Image courtesy of Casa Brera

During Milan Design Week and Fashion Week, there is one address in Brera that every creative, every editor, every musician-turned-designer gravitates toward. It sits in a quiet pedestrian piazzetta behind La Scala, the Teatro alla Scala, which is to opera what Abbey Road is to recording. One of the great music addresses on earth, steps away from your room.

Casa Brera opened in autumn 2024, a careful restoration of a Rationalist building by architect Pietro Lingeri, reimagined entirely by Patricia Urquiola. The materials are quintessentially Milanese – walnut wood, Fior di Pesco marble, backlit brass, printed glass.

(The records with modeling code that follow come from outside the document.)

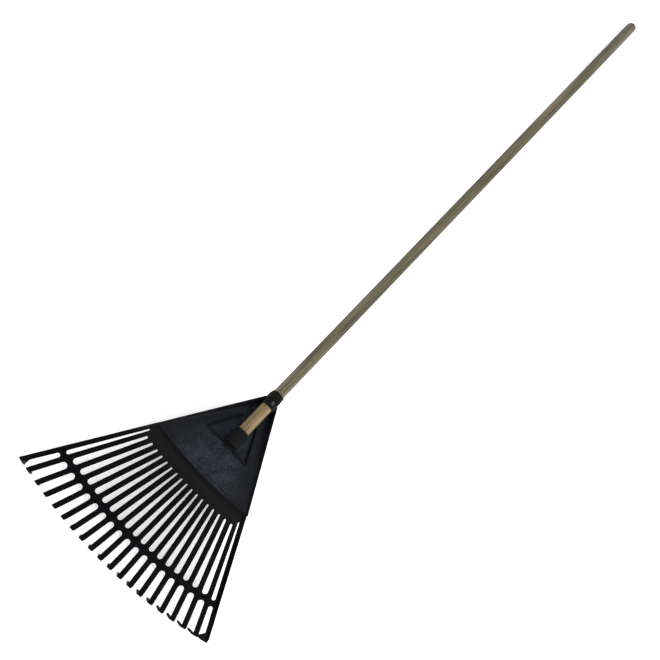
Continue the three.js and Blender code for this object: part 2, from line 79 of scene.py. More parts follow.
@dataclass(frozen=True)
class Layout:
    """Sizes that the pieces share, and where the tines and arcs of the fan lie.

    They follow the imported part, but for broader outer tines, taller side rims and a slightly shorter handle.
    """

    tine_count: int = 20
    tine_pitch: float = math.radians(3.17)
    tine_width: float = 0.0108
    tine_thickness: float = 0.0044
    outer_edge: float = -0.0002
    outer_tine_width: float = 0.0102
    first_tine_width: float = 0.0104
    outer_slot_extra: float = 0.013
    narrowest_slot: float = 0.003
    arc_setback: float = 0.660
    step_reach: float = 0.237
    root_reach: float = 0.2655
    bar_inner: float = 0.406
    bar_outer: float = 0.4175
    stub_length: float = 0.0072
    tip_reach: float = 0.484
    bend_reach: float = 0.232
    bend_gap: float = 0.0008
    droop: float = math.radians(9.8)
    step_drop: float = 0.0085
    hook_depth: float = 0.025
    plate_thickness: float = 0.0032
    rim_thickness: float = 0.0036
    rim_at_step: float = 0.0112
    rim_at_tip: float = 0.0060
    rim_into_collar: float = 0.005
    wing_reach: float = 0.036
    wing_height: float = 0.0165
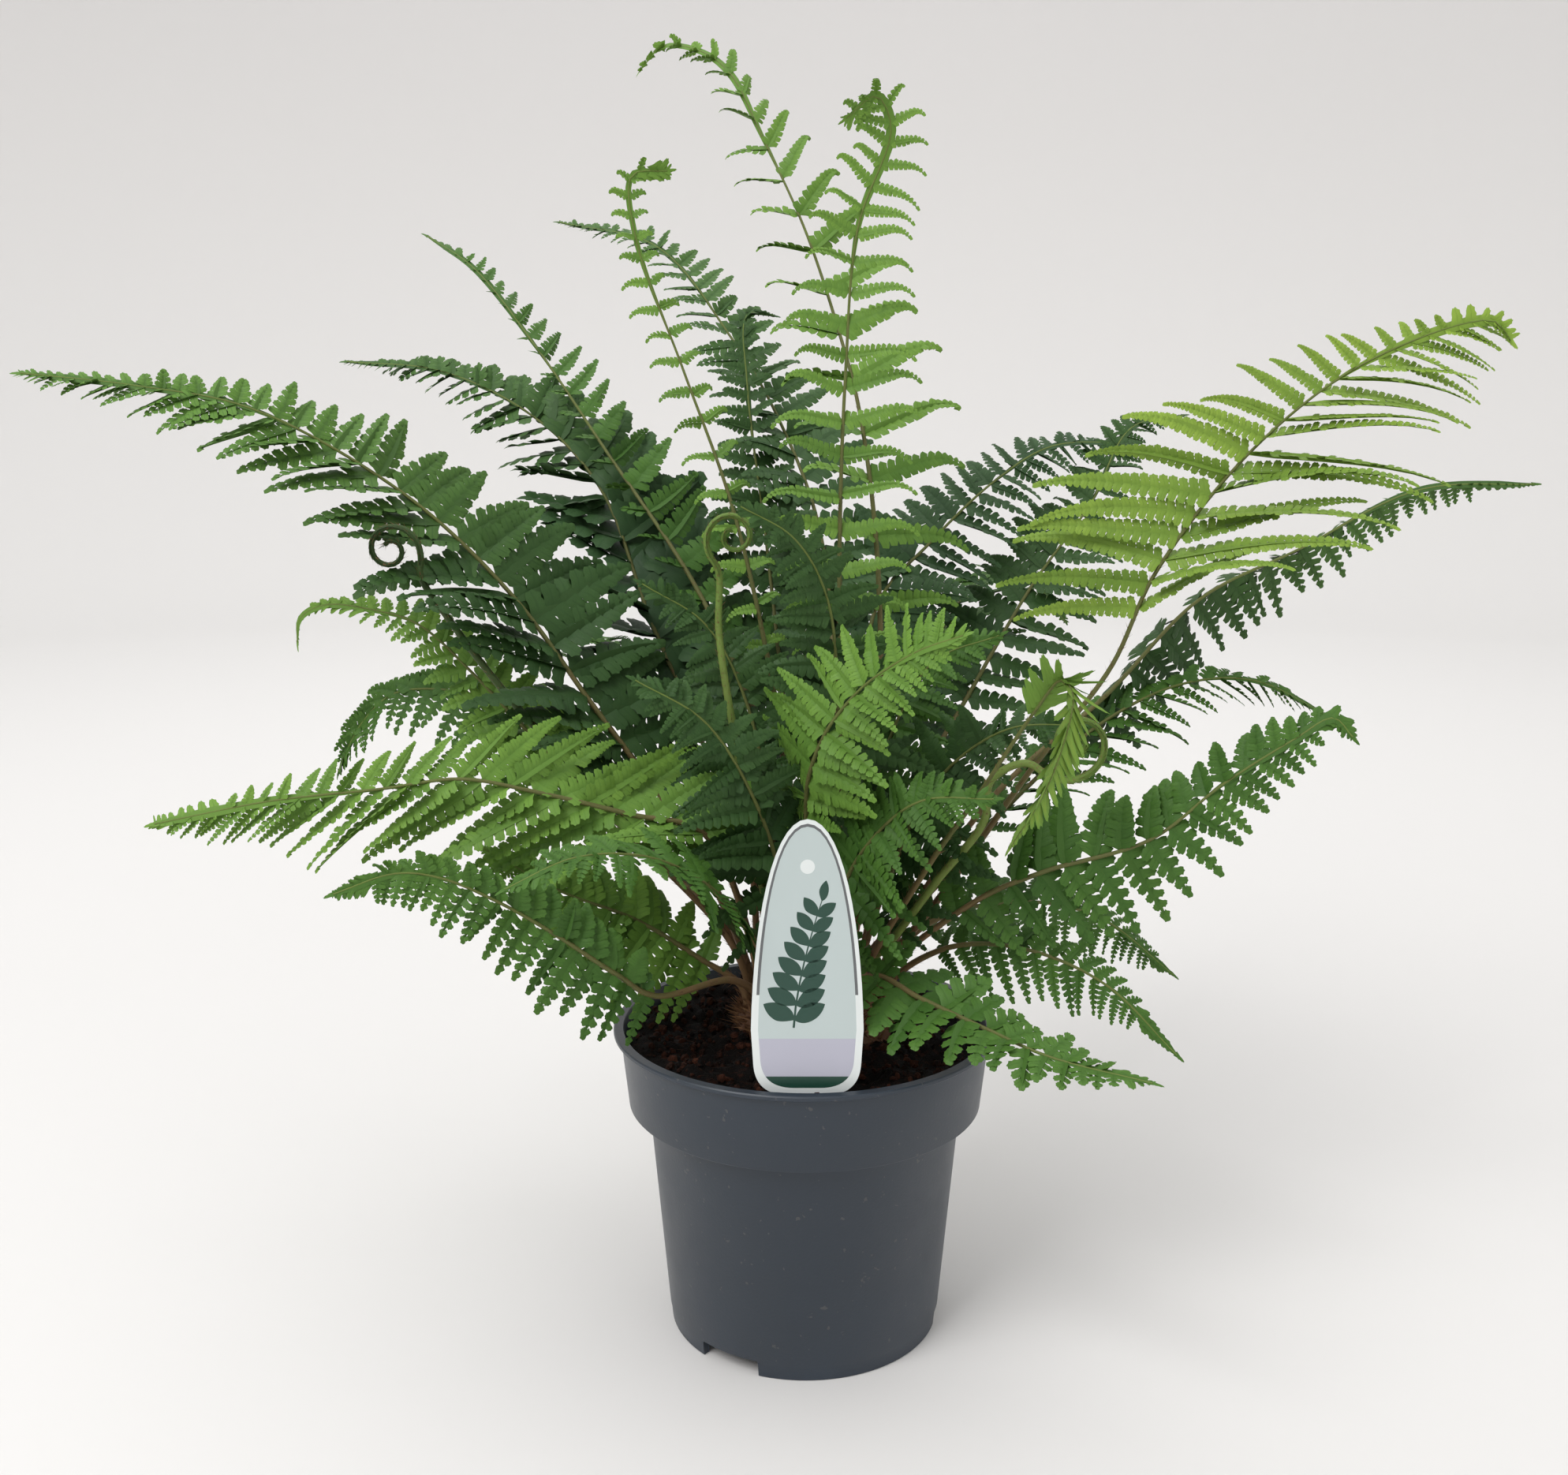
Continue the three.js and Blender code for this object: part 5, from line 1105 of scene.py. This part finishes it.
class FERN_OT_crown(bpy.types.Operator):
    """Makes the scaly crown from which the stalks rise"""

    bl_idname = "fern.crown"
    bl_label = "Scaly crown"

    def execute(self, context):
        """Makes the crown's body and its coat of scales."""
        rise = CROWN["top"] - CROWN["shoulder"]
        steps = [math.radians(a) for a in range(0, 88, 8)]
        dome = [(CROWN["radius"] * math.cos(a), CROWN["shoulder"] + rise * math.sin(a)) for a in steps]
        profile = [(6, 134.4), (35, 134.4), (37.5, 142), *dome]
        body = turned([(r * MM, z * MM) for r, z in profile], 48, "crown_body")
        for vertex in body.data.vertices:
            bump = noise.fractal(vertex.co / MM * 0.11, 0.9, 2.0, 4)
            vertex.co *= 1 + 0.012 * bump
        body.data.transform(Matrix.Translation((CROWN["x"] * MM, CROWN["y"] * MM, 0)))
        smooth(body, 60)
        bark = scale_material()
        dress(body, "crown", "crown", bark)
        coat = self.coat()
        smooth(coat, 30)
        dress(coat, None, "crown", bark)
        return {"FINISHED"}

    def coat(self):
        """Overlapping scales that point up and out over the dome."""
        sliver, faces = model_sliver()
        rng = np.random.default_rng(SEEDS["crown"])
        heap = Heap()
        for _ in range(CROWN_SCALES):
            distance, angle = disc_spot(rng, CROWN["radius"])
            way = np.array([math.cos(angle), math.sin(angle), 0])
            place = way * distance + [CROWN["x"], CROWN["y"], crown_surface(distance) - 0.6]
            rise = rng.uniform(0.3, 1.4) * (1.4 - distance / CROWN["radius"])
            heading = unit(way * rng.uniform(0.2, 1.0) + [0, 0, rise + 0.15] + rng.normal(size=3) * 0.35)
            basis = sliver_axes(heading, rng.normal(size=3))
            size = np.array([rng.uniform(0.9, 2.0), rng.uniform(4, 11), 0.8])
            heap.add((sliver * size @ basis + place)[None], faces, 0, rng.random(), rng.random())
        return heap.piece("crown_scales")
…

Poliform furniture. Terracotta vases. Geometric rugs. The rooftop bar Etereo sits above the city with unobstructed views of the Duomo and La Scala, running from golden-hour aperitivo through to candlelit late nights with the city spread out beneath you.

Step outside and Brera’s gallery-lined streets, design ateliers and listening bars, Milan’s most exciting cultural export right now, are all within walking distance. The Pinacoteca is around the corner. La Scala is behind you. The Navigli bars are 20 minutes on foot. There is nowhere in Milan better placed to feel the city in full.

The frequency: New Milan energy, Urquiola design, opera next door, roof above the skyline. Book via: Booking.com


09. Rox Resort – Køge, Denmark (opened November 2025)

Image courtesy of Rox Resort

Thirty minutes south of Copenhagen, where the Danish coast opens out into Køge Bay, something arrived in November 2025 that nobody quite expected. Not another city hotel. Not a spa retreat wrapped in linen neutrals. Something genuinely cinematic – a 156-room resort designed by Spik Studios around the idea of objects collected through time and cultures. Chinoiserie-lined firewood alcoves. Rattan lights. Burnished brass. Velvet and mirrored surfaces. No two rooms alike. Every room with a balcony over the water.

The music runs through Rox like a constant. DJs poolside in the afternoons. The Birdcage — a maximalist glass cocktail bar at the far end of the building, discovered rather than stumbled upon, alive with sound into the evening. The lobby bar running music and laughter on the ocean breeze long into the night. On opening day the team described it simply as laughter and music dancing on the ocean front breeze. That is exactly what it sounds like.

Three heated pools. A rooftop. A full spa open until 1am. The kind of place that makes you not want to leave and not because there’s nothing outside, but because everything inside has been thought about so carefully that leaving feels unnecessary. Travel + Leisure named it one of the world’s 100 best new hotels within weeks of opening. The coast agreed.

The frequency: Cinematic, coastal, music until the tide turns. Book via: Booking.com


The best hotels, like the best albums, don’t give you everything at once. They reveal themselves slowly, a detail in the light, a track you didn’t expect, a conversation at the bar that goes on longer than planned. The places on this list all do that. You’ll go for the design or the history or the location. You’ll stay for the feeling.